The effects of allocating and deallocating memory. Once you allocate memory for some purpose, it stays allocated until you deallocate it. While it's allocated, it is not available for other purposes. The reason to deallocate it is to make that memory available for other uses.
Why this matters. This becomes important if your program continues to allocate new chunks of memory over time. If you don't deallocate memory when you no longer need it, your program's use of memory grows and grows and grows, and may eventually exhaust the pool of memory that the operating system makes available to it.
No real harm in this example. In the particular example you, there's (likely) no harm in skipping the deallocation. For one thing, the program ends immediately thereafter, so the program has no further uses for that memory. For another thing, as others have mentioned, in typical implementations of C, your program gives back all of its memory when it exits.

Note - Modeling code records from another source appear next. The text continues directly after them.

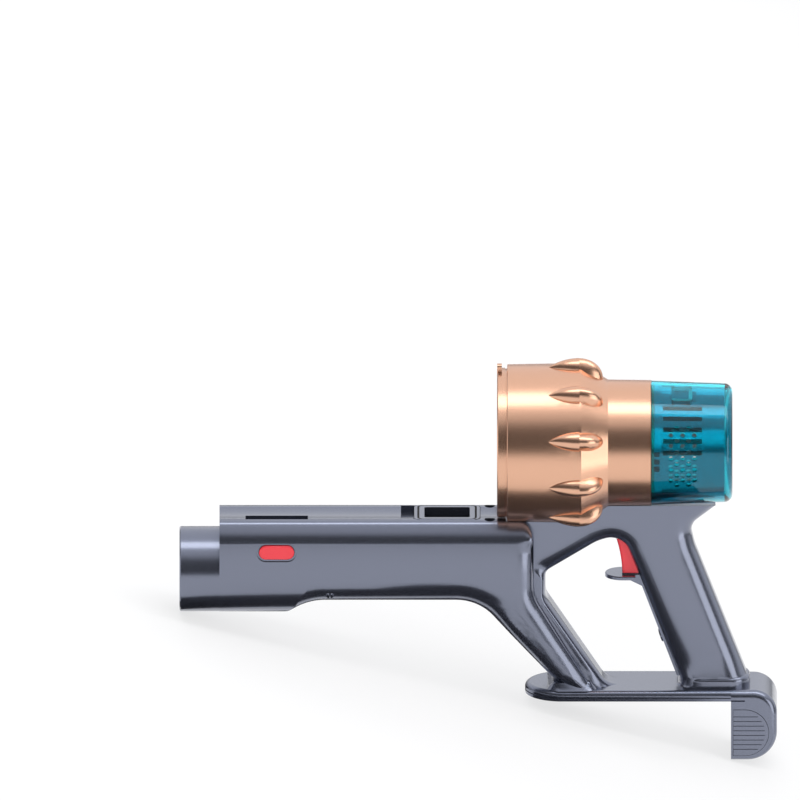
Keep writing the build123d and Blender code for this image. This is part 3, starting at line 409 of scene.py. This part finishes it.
def copy_to(model, spots, body, material):
    """Copies a model to its named places, each copy with its own mesh, and removes the model.

    The model is drawn in millimetres at the origin.
    """
    bpy.ops.object.mode_set(mode="OBJECT")
    bpy.ops.object.shade_smooth_by_angle(angle=SMOOTH_ANGLE)
    for name, place in spots:
        mesh = model.data.copy()
        mesh.name = name
        mesh.transform(PLACE @ Matrix.Scale(MM, 4) @ place)
        mesh.materials.append(material)
        piece = bpy.data.objects.new(name, mesh)
        bpy.context.scene.collection.objects.link(piece)
        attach(piece, body)
    # the model's object goes with its mesh
    bpy.data.meshes.remove(model.data)


def round_motor(x, turn, radius):
    """The place of a small piece on the motor unit: its top outwards, turned up from the near side."""
    out = Matrix.Rotation(math.radians(90.0 - turn), 4, "X")
    return Matrix.Translation((0.0, 0.0, MOTOR_HEIGHT)) @ out @ Matrix.Translation((x, 0.0, radius))


def drawn_line(corners, closed):
    """An outline as close points, with its corners rounded."""
    corners = [(np.array(c[:2]), c[2]) for c in corners]
    points = []
    for i, (corner, radius) in enumerate(corners):
        at_end = not closed and i in (0, len(corners) - 1)
        if at_end or radius == 0.0:
            points.append(corner)
            continue
        before = corners[i - 1][0] - corner
        after = corners[(i + 1) % len(corners)][0] - corner
        before, after = before / np.linalg.norm(before), after / np.linalg.norm(after)
        half = math.acos(float(before @ after)) / 2.0
        middle = (before + after) / np.linalg.norm(before + after)
        centre = corner + middle * radius / math.sin(half)
        first, last = (corner + way * radius / math.tan(half) - centre for way in (before, after))
        for share in np.linspace(0.0, 1.0, ARC_POINTS):
            way = (1.0 - share) * first + share * last
            points.append(centre + way * radius / np.linalg.norm(way))
    if closed:
        points.append(points[0])
    return np.array(points)


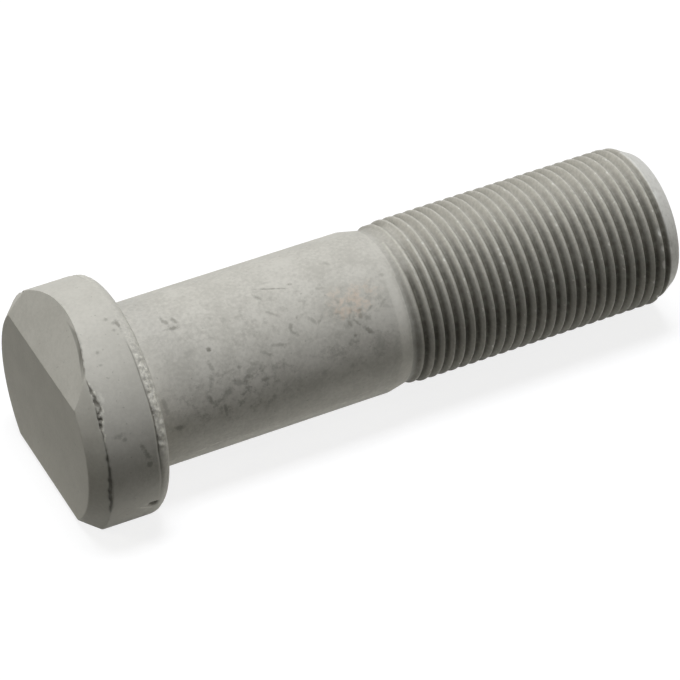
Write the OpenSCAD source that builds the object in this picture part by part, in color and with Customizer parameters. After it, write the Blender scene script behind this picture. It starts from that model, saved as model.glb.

But if your program might need the memory for something else, or if your program won't give the memory back to the operating system when it exits, it's a good idea to deallocate memory when you no longer need it.
The memory, not the pointer, is deallocated. Strictly speaking, that example does not deallocate the pointer. It deallocates the memory that the pointer points to. The pointer is still there, and in fact is still pointing to the now-deallocated memory. This can lead to endless debugging joy if you inadvertently continue to use the pointer as if it still pointed to memory it owns.